Chociaż do końca roku 2024 w ekstraklasie pozostaje tylko jedna kolejka, która rozpoczyna się dzisiaj, to Śląsk zagra dwukrotnie. Teraz na wyjeździe z Lechią Gdańsk i zaległy mecz 14 grudnia z Radomiakiem.
Radomiak natomiast w ten weekend zmierzy się u siebie z GKS Katowice.
Mielczanie w tabeli wyprzedzają jeszcze Koronę Kielce i Puszczę Niepołomice, które mają po 17 oczek oraz Zagłębie Lubin – 19 punktów. Cała trójka tych zespołów ma w ten weekend domowe, ale wymagające spotkania. Korona gra z Pogonią Szczecin, Puszcza z Jagiellonią Białystok a Lubin z Legią Warszawa.
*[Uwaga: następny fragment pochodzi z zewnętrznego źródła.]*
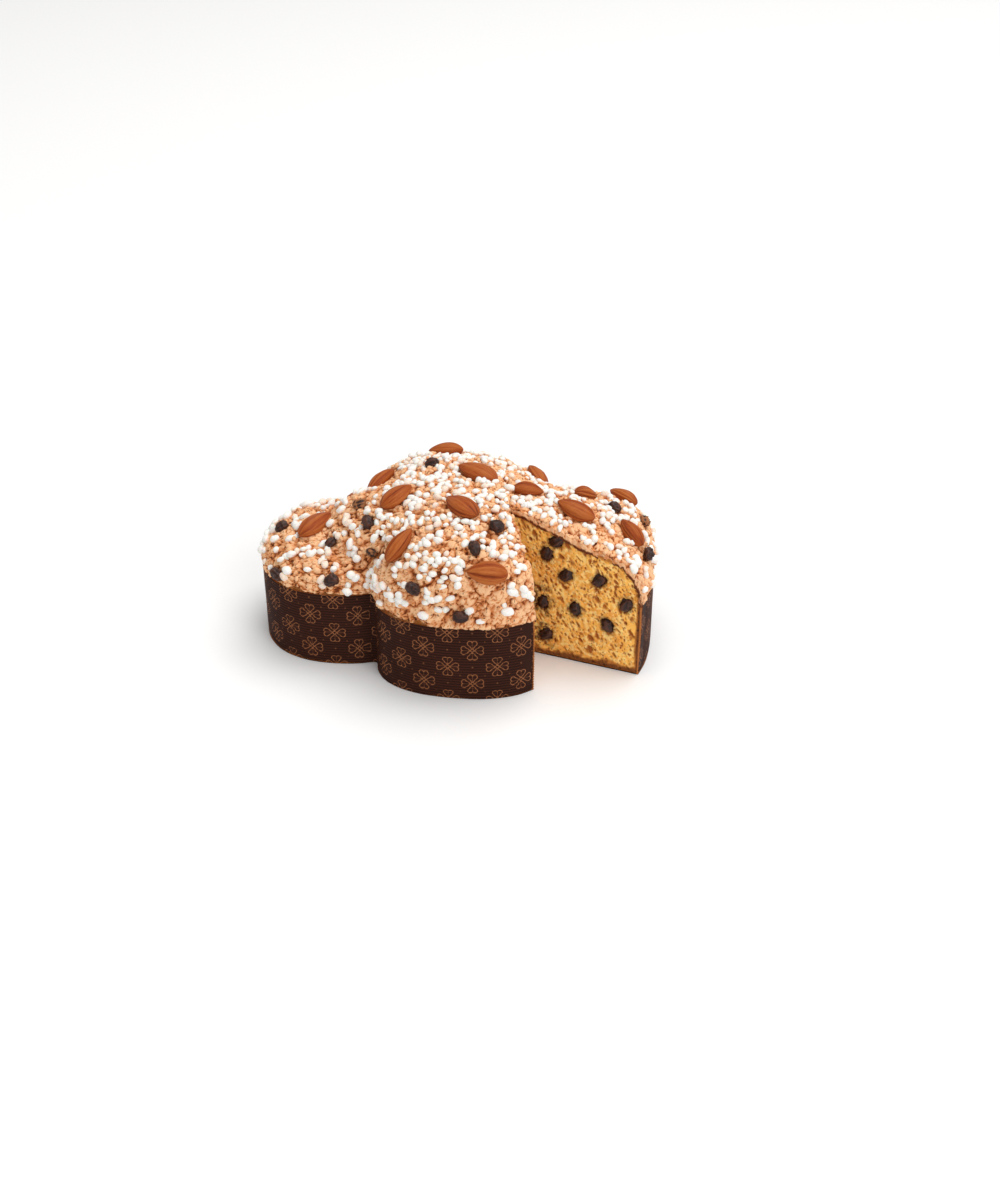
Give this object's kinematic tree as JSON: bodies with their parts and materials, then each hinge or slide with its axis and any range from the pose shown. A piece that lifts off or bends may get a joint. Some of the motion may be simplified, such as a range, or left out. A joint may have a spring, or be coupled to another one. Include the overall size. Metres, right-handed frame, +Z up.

Stal traci dzisiaj tylko trzy punkty do miejsca numer 10, gdzie znajduje się właśnie Widzew. W Łodzi spekuluje się, że porażka Widzewa ze Stalą może zakończyć tam pracę trenera Daniela Myśliwca, który… zastąpił w Łodzi Janusza Niedźwiedzia.
Piłkarze Stali wyjechali do Łodzi dzisiaj, wcześniej spotkali się z pracownikami klubu na tradycyjnej świątecznej uroczystości.
Życzenia na nadchodzące Święta Bożego Narodzenia zgromadzonym przekazali: prezes Jacek Klimek, przewodniczący Rady Nadzorczej Krzysztof Kapinos oraz trener Janusz Niedźwiedź.
Do Łodzi wspierać Biało-Niebieskich wybiera się też grupa fanów Stali. – W imieniu swoim i drużyny chcę podziękować kibicom za wsparcie, za doping, za to trzymaliście za nas kciuki. Liczymy na Was oczywiście w Sercu Łodzi, wspierajcie nas do tego ostatniego meczu – dodał Janusz Niedźwiedź.